Thursday night when Kathee arrived we had a jam session in The Maltshop—Tom on bass, Caitlin on keyboards, Kathee working on vocal arrangements and trying things, and me on guitar. We amped everything a little and just used one mic to record the results. The song started to take its shape.
Most of the night, we jammed on another emerging song, “Midnight in Triana” but recorded a couple of versions of “Summer and a Dream.”
By the next day, Kathee had thought through some vocal parts and recorded several. Kathee is very thoughtful about the vocals she designs, and also very critical of her own work. We always love everything she does, so we have learned to pay close attention to Kathee’s critique. Critique is a feedback loop in this process. After some listening and editing, we settled on keeping three vocal tracks. We all fixed up our parts and wound up with some (insert) tracks fit for mixing. Some of these tracks will be rerecorded before the “final” mix (which really need not be “final”).

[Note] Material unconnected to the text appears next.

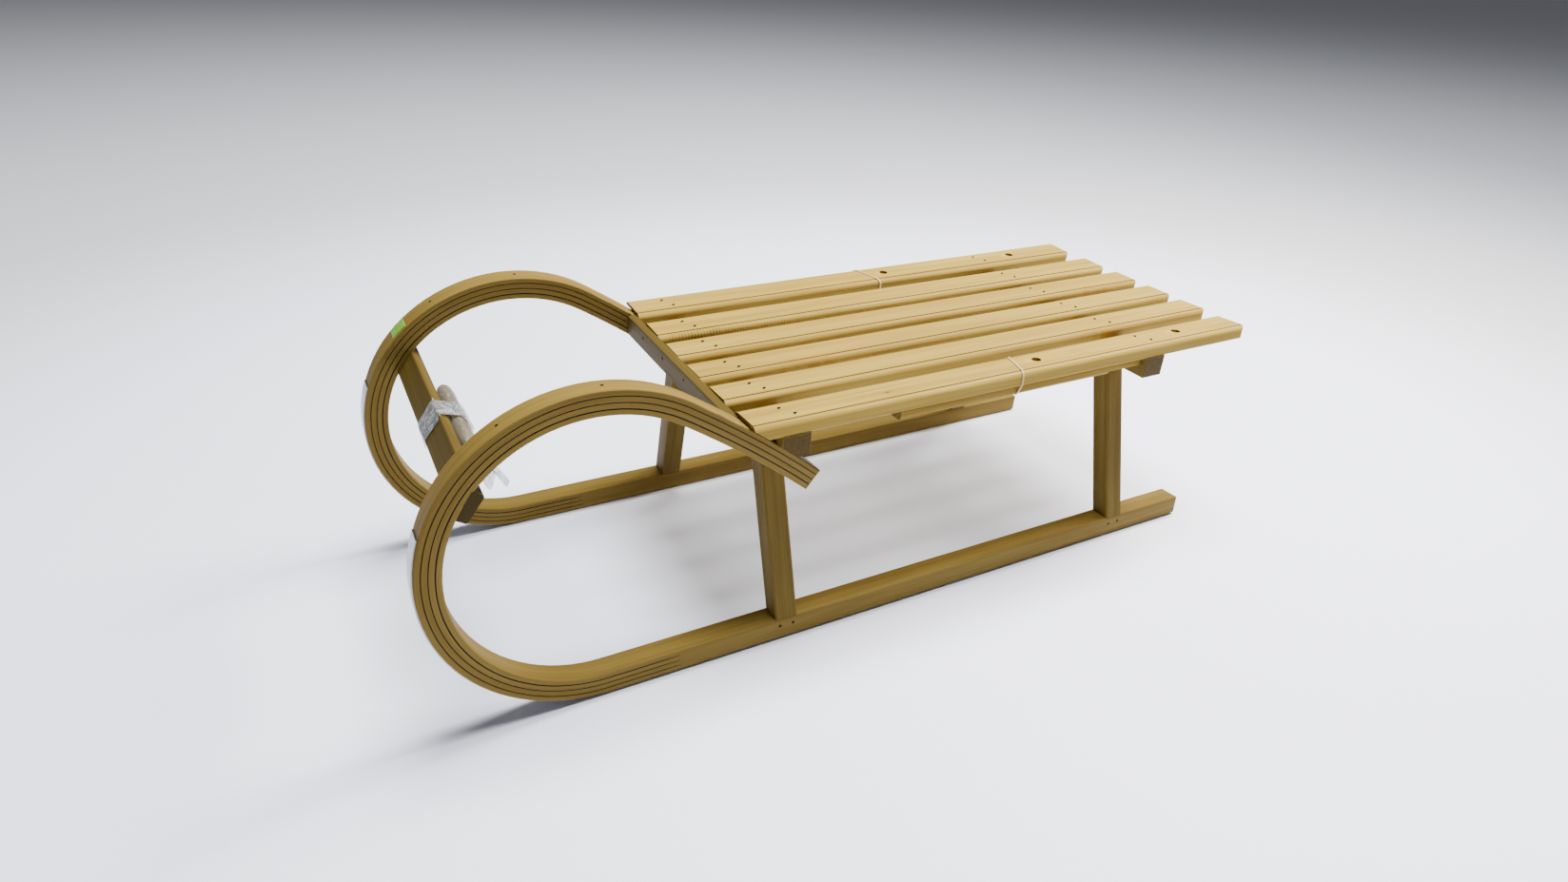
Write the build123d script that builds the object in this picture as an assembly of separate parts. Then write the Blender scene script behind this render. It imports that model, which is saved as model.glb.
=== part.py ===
from build123d import *
import math
import os

# Horned wooden sled. Millimetres, +X towards the horns, +Y to the sled's left, +Z up.
# While it is being built, x = 0 is the centre line of the rear nail row, and every part is
# moved by x_shift at the end, so that the origin is the bottom centre of the whole sled.

# ---- driving dimensions: runners and their horns ----
half_track = 194.0          # outer foot of a runner, from the middle of the sled
bar_width = 28.0            # runner bar, across the sled
bar_height = 26.0           # runner bar, up from the shoe
bar_round = 1.5             # rounded long edges of the bar
runner_lean = 2.5           # degrees that each runner leans in towards the top
runner_rear_x = -122.0      # rear end of the bar
runner_end_round = 4.0      # rounding of the rear end
bend_x = 735.0              # where the straight bar starts to bend up
bend_radius = 174.0         # outside radius of the front of the loop
crown_radius = 184.0        # outside radius over the top of the loop
crown_start = 50.0          # degrees above the front of the loop where the crown begins
crown_end = 123.0           # degrees above the front where the crown ends
tail_radius = 1300.0        # outside radius of the slack curve down to the seat
tail_turn = 8.0             # degrees of that slack curve

# ---- saw kerfs that split the bar into leaves, so that it can bend ----
leaf_count = 4
kerf_width = 0.8
kerf_depth = 1.2            # how far the glue line is sunk below the side faces
kerf_lead = 82.0            # how far the kerfs run back into the straight bar

# ---- steel shoes ----
shoe_thickness = 1.5
shoe_width = 22.0
shoe_top_angle = 21.0       # degrees above the front of the loop where the shoe ends
shoe_rear_gap = 6.0         # bare wood behind the shoe's rear end
shoe_screw_angle = 17.5
shoe_screw_x = [-104.0, 150.0, 400.0, 650.0]

# ---- legs ----
leg_splay = 15.5            # degrees that each leg leans in towards the top
leg_depth = 28.0            # along the sled
leg_round = 3.0
tenon_length = 20.0         # along the sled
tenon_width = 12.0          # across the sled
foot_tenon_height = 16.0
head_tenon_height = 14.0

# ---- yokes ----
yoke_front_setback = 215.0  # middle of the front yoke, behind the start of the bend
yoke_rear_x = 4.0
yoke_depth = 34.0           # along the sled
yoke_overhang = 1.0         # a yoke's end, out from the runner's outer foot
yoke_height = 20.6          # in the middle of the sled
yoke_round = 2.0
yoke_saddle_relief = 9.0    # the front yoke's cut for the horn starts this far inside the horn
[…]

Tom did the first edit and the major amount of work on the mix. We had 4 vocal tracks, 1 keyboard, 1 gamelan (found by playing around on the keyboard), 1 bass, 1 guitar track with a plan to add more, a click track, a couple of punch-ins, and a maraca track have not used so far. He then sent me the tracks on a CD and I did this 1st version of the song.
Imagine the first sound-makers sending visions into the wind. Each sound is a node on a map, each map a path through the world. Then words can become documents and somehow we can know the words that were spoken at The Globe Theater in 1603. And each document creates and reflects a world that wants to last. The staggering thought is that we can now do this to sound. This is a document.